───── Data lines ─────
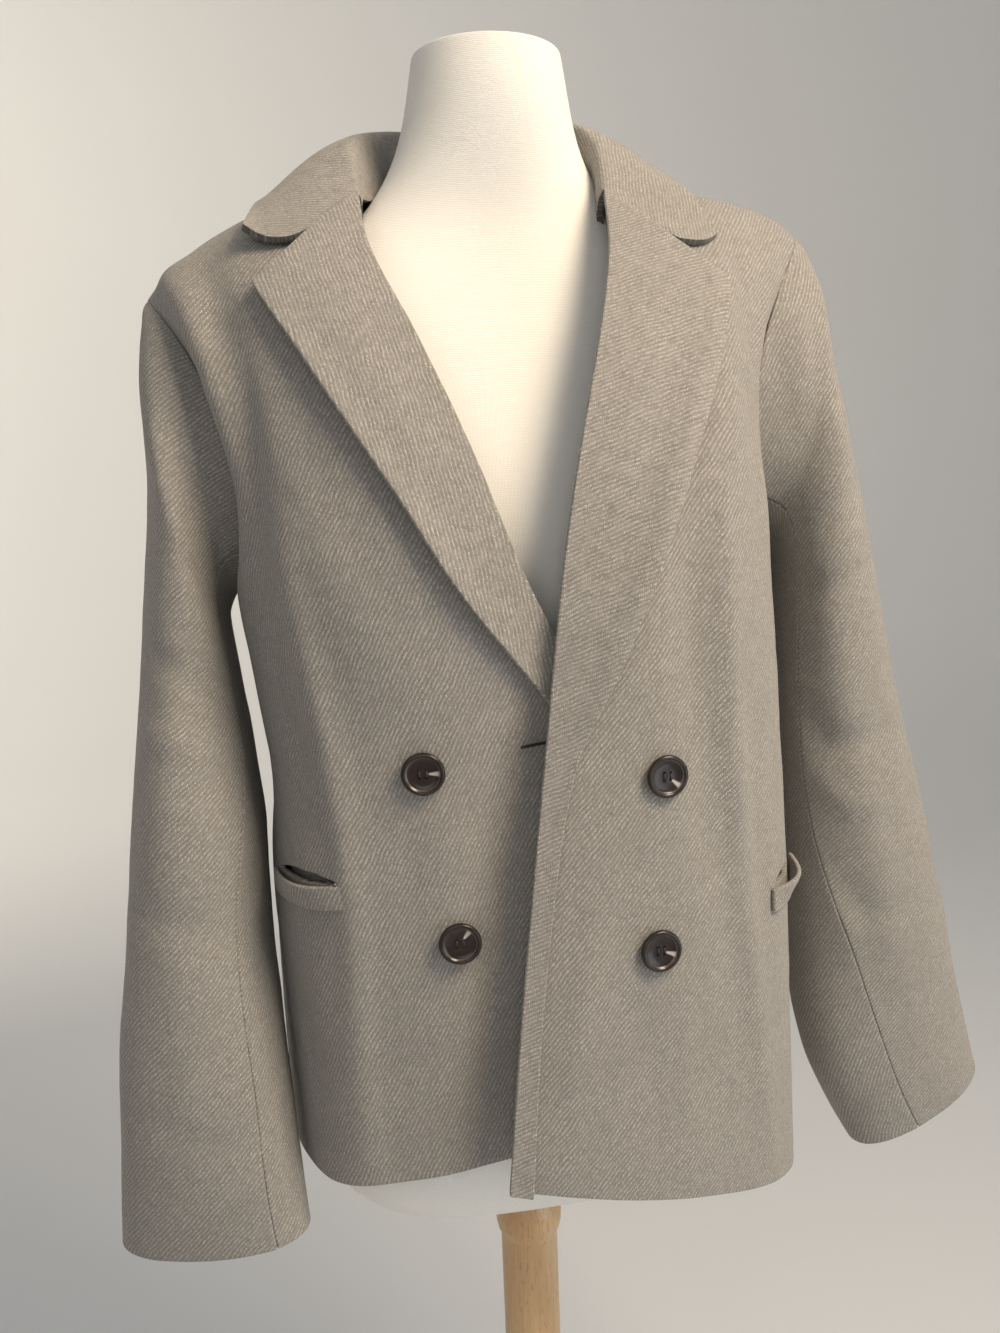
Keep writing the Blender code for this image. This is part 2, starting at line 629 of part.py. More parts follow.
def add_button(name, side, v, distance, finish, collection, cutters):
    """A turned horn button with a raised rim and four holes, flat against the front."""
    profile = [(BUTTON_RADIUS * far, BUTTON_HEIGHT * high) for far, high in BUTTON_PROFILE]
    button = turned(name, profile, BUTTON_SIDES, finish, collection)
    middle = from_edge(side, v, distance * MM)
    outward = (from_edge(side, v, distance * MM, 0.01) - middle).normalized()
    upright = (from_edge(side, v + 0.01, distance * MM) - middle).normalized()
    across = upright.cross(outward).normalized()
    turn = Matrix((across, outward.cross(across), outward)).transposed().to_4x4()
    seat = Matrix.Translation(middle + outward * (CLOTH / 2 + LAID * 0.7)) @ turn
    button.matrix_world = seat
    holes = bmesh.new()
    for x in (-1, 1):
        for y in (-1, 1):
            place = Matrix.Translation((x * HOLE_PLACE, y * HOLE_PLACE, BUTTON_HEIGHT / 2))
            bmesh.ops.create_cone(holes, cap_ends=True, segments=HOLE_SIDES, radius1=BUTTON_HOLE,
                                  radius2=BUTTON_HOLE, depth=BUTTON_HEIGHT * 3, matrix=place)
    mesh = bpy.data.meshes.new(name + "_holes")
    holes.to_mesh(mesh)
    holes.free()
    drill = bpy.data.objects.new(name + "_holes", mesh)
    drill.matrix_world = seat
    cutters.objects.link(drill)
    cut(button, drill)


# ---------------------------------------------------------------- putting the coat together
def build():
    for old in list(bpy.data.objects):
        bpy.data.objects.remove(old, do_unlink=True)
    parts = bpy.data.collections.new("tweed_peacoat")
    cutters = bpy.data.collections.new("cutters")
    for collection in (parts, cutters):
        bpy.context.scene.collection.children.link(collection)
    tweed = material("tweed", (0.30, 0.26, 0.21), 0.95)
    pressed = material("pressed tweed", (0.35, 0.31, 0.25), 0.95)
    jersey = material("white jersey", (0.85, 0.83, 0.78), 0.90)
    beech = material("light beech", (0.72, 0.53, 0.34), 0.45)
    horn = material("dark horn", (0.035, 0.022, 0.018), 0.25)

    fronts = {side: grid_points(lambda u, v: front(side, u, v), FRONT_STEPS) for side in TO_MIDDLE}
    behind = grid_points(lambda u, v: back(2 * u - 1, v), BACK_STEPS)
    body = surface_tree([(fronts["right"], False), (fronts["left"], True), (behind, True)])
    for side in ("right", "left"):
        flip = side == "left"
        panel = sheet("front_" + side, fronts[side], CLOTH, tweed, parts,
                      {"low u": SEAM, "high v": SHOULDER_GAP}, flip)
        add_pocket(side, panel, tweed, parts, cutters)
        rolled = grid_points(lambda u, v: lapel(side, u, v), LAPEL_STEPS)
        sheet("lapel_" + side, rolled, TURNED, pressed, parts, {"high v": SEAM}, not flip)
        for which in ("upper", "under"):
            half = grid_points(lambda u, v: sleeve_half(side, which, u, v), SLEEVE_STEPS)
            half = half[:1] + [[rest_on(point, body, CLOTH * (1.5 + 0.6 * ease(row / CAP_ROWS)))
                                for point in ring] for row, ring in enumerate(half[1:], 1)]
            sheet("sleeve_%s_%s" % (side, which), half, CLOTH, tweed, parts,
                  {"low u": SLEEVE_SEAM, "high u": SLEEVE_SEAM}, (which == "under") != flip)
    sheet("back", behind, CLOTH, tweed, parts, {"low u": SEAM, "high u": SEAM, "high v": SHOULDER_GAP}, True)
    fall = settle(grid_points(collar, COLLAR_STEPS), body, (CLOTH + TURNED) / 2 + LAID * 5, COLLAR_EASE)
    sheet("collar", fall, TURNED, pressed, parts)
    sheet("collar_stand", grid_points(collar_stand, STAND_STEPS), CLOTH, pressed, parts, flip=True)
    for name, side, v, distance in BUTTONS:
        add_button(name, side, v, distance, horn, parts, cutters)

    closed_loft("form_body", form_point, FORM_SIDES, FORM_ROWS, jersey, parts)
    post = [(POST_PROFILE.at(z)[0] * MM, z * MM) for z in POST_PROFILE.places]
    turned("stand_post", post, POST_SIDES, beech, parts)
    base = [(BASE_PROFILE.at(z)[0] * MM, z * MM) for z in BASE_PROFILE.places]
    turned("stand_base", base, BASE_SIDES, beech, parts)


build()
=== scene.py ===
"""The looks of a short double-breasted tweed coat on a limbless dress form with a turned wood stand.

Metres, +Z up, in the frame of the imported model: the coat's front faces -Y, the wearer's right is at
-X and the wearer's left, which laps over it, at +X. The tables of folds are in millimetres.
"""
import math

import bmesh
import bpy
from mathutils import Matrix, Vector, noise


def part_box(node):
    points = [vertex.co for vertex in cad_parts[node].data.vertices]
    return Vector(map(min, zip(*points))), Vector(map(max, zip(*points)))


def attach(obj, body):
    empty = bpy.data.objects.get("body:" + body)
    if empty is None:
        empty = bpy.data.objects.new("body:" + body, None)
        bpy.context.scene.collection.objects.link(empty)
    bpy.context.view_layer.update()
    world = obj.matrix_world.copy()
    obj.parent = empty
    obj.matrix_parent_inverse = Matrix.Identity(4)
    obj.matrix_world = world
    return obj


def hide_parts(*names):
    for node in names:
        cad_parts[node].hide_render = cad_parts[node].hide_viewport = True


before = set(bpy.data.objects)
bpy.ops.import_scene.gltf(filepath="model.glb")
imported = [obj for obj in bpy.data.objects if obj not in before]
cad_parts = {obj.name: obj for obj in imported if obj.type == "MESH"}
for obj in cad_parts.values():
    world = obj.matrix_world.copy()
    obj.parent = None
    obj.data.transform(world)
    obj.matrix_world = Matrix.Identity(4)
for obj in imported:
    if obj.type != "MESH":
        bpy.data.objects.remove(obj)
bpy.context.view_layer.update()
MM = 0.001


# ---------------------------------------------------------------- camera, light and floor
# The camera stands a little to the wearer's right of the middle, at chest height, and looks down.
camera_data = bpy.data.cameras.new("camera")
camera_data.sensor_width = 36.0
camera_data.lens = 36.0 * 1100 / 1333
camera = bpy.data.objects.new("camera", camera_data)
bpy.context.scene.collection.objects.link(camera)
stand_round = Matrix.Rotation(math.radians(-10.0), 4, "Z")
look_down = Matrix.Rotation(math.radians(90.0 - 9.6), 4, "X")
lean = Matrix.Rotation(math.radians(-2.2), 4, "Z")
camera.matrix_world = stand_round @ Matrix.Translation((-0.006, -0.785, 1.225)) @ look_down @ lean
bpy.context.scene.camera = camera


def add_lamp(name, place, target, size, power, colour):
    """A soft square lamp that points at a target."""
    lamp_data = bpy.data.lights.new(name, "AREA")
    lamp_data.size = size
    lamp_data.energy = power
    lamp_data.color = colour
    lamp = bpy.data.objects.new(name, lamp_data)
    lamp.matrix_world = (Matrix.Translation(place)
                         @ (Vector(target) - Vector(place)).to_track_quat("-Z", "Y").to_matrix().to_4x4())
    bpy.context.scene.collection.objects.link(lamp)


add_lamp("warm_key", (0.80, -0.95, 2.30), (0.03, 0.0, 1.32), 0.75, 38.0, (1.0, 0.84, 0.64))
add_lamp("cool_fill", (1.7, -1.6, 0.8), (0.05, 0.0, 0.90), 1.4, 15.0, (0.80, 0.91, 1.0))
add_lamp("chest_fill", (-0.7, -2.0, 1.6), (0.02, 0.0, 1.20), 1.3, 8.0, (0.95, 0.97, 1.0))
add_lamp("warm_wall", (-2.2, 1.5, 3.6), (-3.6, 6.6, 3.4), 1.6, 190.0, (1.0, 0.90, 0.74))
world = bpy.data.worlds.new("studio")
world.use_nodes = True
world.node_tree.nodes["Background"].inputs["Color"].default_value = (0.93, 0.96, 1.0, 1.0)
world.node_tree.nodes["Background"].inputs["Strength"].default_value = 0.50
bpy.context.scene.world = world
bpy.context.scene.view_settings.view_transform = "Standard"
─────
» **What to produce**:
Nothing but the lines from the line that contains "FORM_ROWS, jersey, parts)" through the line that contains "if empty is" should be given again, each exactly as it stands, both ends included.

» **Task answer**:
    closed_loft("form_body", form_point, FORM_SIDES, FORM_ROWS, jersey, parts)
    post = [(POST_PROFILE.at(z)[0] * MM, z * MM) for z in POST_PROFILE.places]
    turned("stand_post", post, POST_SIDES, beech, parts)
    base = [(BASE_PROFILE.at(z)[0] * MM, z * MM) for z in BASE_PROFILE.places]
    turned("stand_base", base, BASE_SIDES, beech, parts)


build()
=== scene.py ===
"""The looks of a short double-breasted tweed coat on a limbless dress form with a turned wood stand.

Metres, +Z up, in the frame of the imported model: the coat's front faces -Y, the wearer's right is at
-X and the wearer's left, which laps over it, at +X. The tables of folds are in millimetres.
"""
import math

import bmesh
import bpy
from mathutils import Matrix, Vector, noise


def part_box(node):
    points = [vertex.co for vertex in cad_parts[node].data.vertices]
    return Vector(map(min, zip(*points))), Vector(map(max, zip(*points)))


def attach(obj, body):
    empty = bpy.data.objects.get("body:" + body)
    if empty is None:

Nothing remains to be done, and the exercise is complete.